Le casse-tête de l’accès aux droits sociaux pour les migrant·es âgé·es
Si l’article 12 de la Constitution suisse garantit à tout·e citoyen·ne dans le besoin une aide pour pouvoir continuer à vivre dans la dignité, le non-recours aux prestations sociales est, dans la réalité, préoccupant. A tel point que les cantons et les communes l’ont inscrit à leur agenda politique. Nombre de personnes éligibles à une prestation sociale, financière ou non, ne la reçoivent pas.

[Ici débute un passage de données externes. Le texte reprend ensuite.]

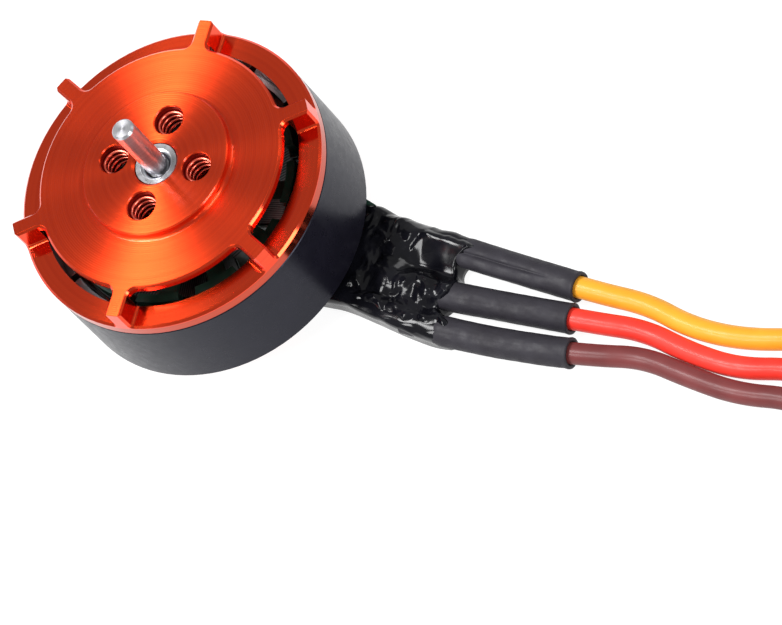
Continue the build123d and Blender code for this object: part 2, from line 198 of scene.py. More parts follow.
def lead_plastic(name, dark, light):
    """A lead's soft insulation, with a slight sheen."""
    made = Shader(name, light, 0.48, 0.0, Specular_IOR_Level=0.22, Coat_Weight=0.10, Coat_Roughness=0.16)
    made.vary("Base Color", made.noise(260.0, 3.0), dark, light)
    made.vary("Roughness", made.noise(900.0, 3.0), 0.42, 0.54)
    made.bump(made.noise(1300.0, 3.0), 0.00002)
    return made.material


bush_radius = 2.05 * UNIT
# Painted light on the bush by radius: a painted highlight ring, then the bush's own grey, then painted shade in the
# gap at its edge.
bush_painted_light_steps = (  # share of the bush's radius, and its brightness
    (0.67, 0.75), (0.71, 0.75), (0.74, 0.40), (0.93, 0.46), (0.945, 0.02),
)
lamination_pitch = 0.35 * UNIT


def build_materials():
    made = {
        # The bell is painted with shade below 12.6 mm, on its lip and inside; the base is painted with shade below
        # 0.4 mm.
        "anodised_aluminium": anodised("anodised_aluminium", 15.1 * UNIT, 12.6 * UNIT),
        "base_aluminium": anodised("base_aluminium", 2.4 * UNIT, 0.4 * UNIT),
        "lead_yellow": lead_plastic("lead_yellow", (0.70, 0.30, 0.017), (0.79, 0.35, 0.025)),
        "lead_red": lead_plastic("lead_red", (0.72, 0.030, 0.019), (0.82, 0.042, 0.028)),
        "lead_brown": lead_plastic("lead_brown", (0.130, 0.027, 0.027), (0.170, 0.037, 0.037)),
    }

    # Painted highlight: the thread crests use a brighter, pinker copy of the anodised aluminium's colour.
    thread_highlight = Shader("thread_painted_highlight", (0.90, 0.16, 0.10), 0.3, 1.0, Coat_Weight=0.5, Coat_Roughness=0.12)
    thread_highlight.vary("Base Color", thread_highlight.noise(2500.0), (0.82, 0.12, 0.07), (0.95, 0.20, 0.13))
    made["thread_painted_highlight"] = thread_highlight.material

    # Painted shade: the hole's wall behind the thread ridges uses a much darker copy of the anodised aluminium's
    # colour.
    groove_shade = Shader("thread_painted_shade", (0.20, 0.008, 0.004), 0.5, 0.6, Specular_IOR_Level=0.2)
    groove_shade.vary("Base Color", groove_shade.noise(2500.0), (0.15, 0.005, 0.003), (0.24, 0.010, 0.005))
    groove_shade.bump(groove_shade.noise(6000.0), 0.000002)
    made["thread_painted_shade"] = groove_shade.material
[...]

Les raisons sont multiples: l’ignorance de l’existence de telles prestations, l’incapacité à faire aboutir une démarche complexe, l’omission ou l’inadéquation des informations de la part des préposé·es à l’aide ou encore la peur, la honte, la méfiance.
Comme le constate fréquemment le programme romand «Age et Migration» de l’EPER, une grande partie des personnes vieillissantes issues de la migration, du fait de vulnérabilités souvent inhérentes à leur parcours de vie, sont particulièrement prédisposées à tomber dans l’une ou plusieurs de ces catégories de non-recours. «Le système d’assurances sociales dans son ensemble et les procédures administratives sont trop complexes et ne permettent souvent pas l’accès à ces prestations par ce public», explique Elma Hadžikadunić, responsable du programme.
L’exemple de M. Santos, un Portugais arrivé à l’âge de 57 ans dans le canton de Vaud, est à ce titre significatif. Parti travailler dans des pays européens il y a douze ans pour subvenir aux besoins de sa famille restée au Portugal, il est arrivé en 2017 en Suisse, où, doté d’un permis B, il alterne les emplois précaires dans la construction. En 2022, il doit interrompre son activité professionnelle pour des raisons de santé. A cause des contrats dits «atypiques», qu’il a eus pendant cinq ans en Suisse, il ne peut prétendre qu’à quelques mois d’assurance perte de gain, puis à six mois seulement de chômage, car son état de santé le rend inapte au placement. M. Santos se retrouve donc sans revenu et dans l’incapacité de payer son loyer ou de subvenir à ses besoins vitaux.
Et c’est là que commence sa galère administrative. Au vu de son âge, de son parcours et de sa condition économique, il semble éligible à une rente-pont: une assurance sociale cantonale pour les personnes en fin de droit qui ont plus de 60 ans afin d’éviter qu’elles ne se retrouvent à l’aide sociale. Mais la commune qui le reçoit en premier lieu n’en fait pas la demande. Il va ainsi passer six mois de service en service pour tenter d’obtenir une aide. Il est prié de présenter une série de documents officiels du Portugal, notamment en lien avec la maison familiale de son épouse. Cela complexifie ses démarches et rallonge les temps d’attente.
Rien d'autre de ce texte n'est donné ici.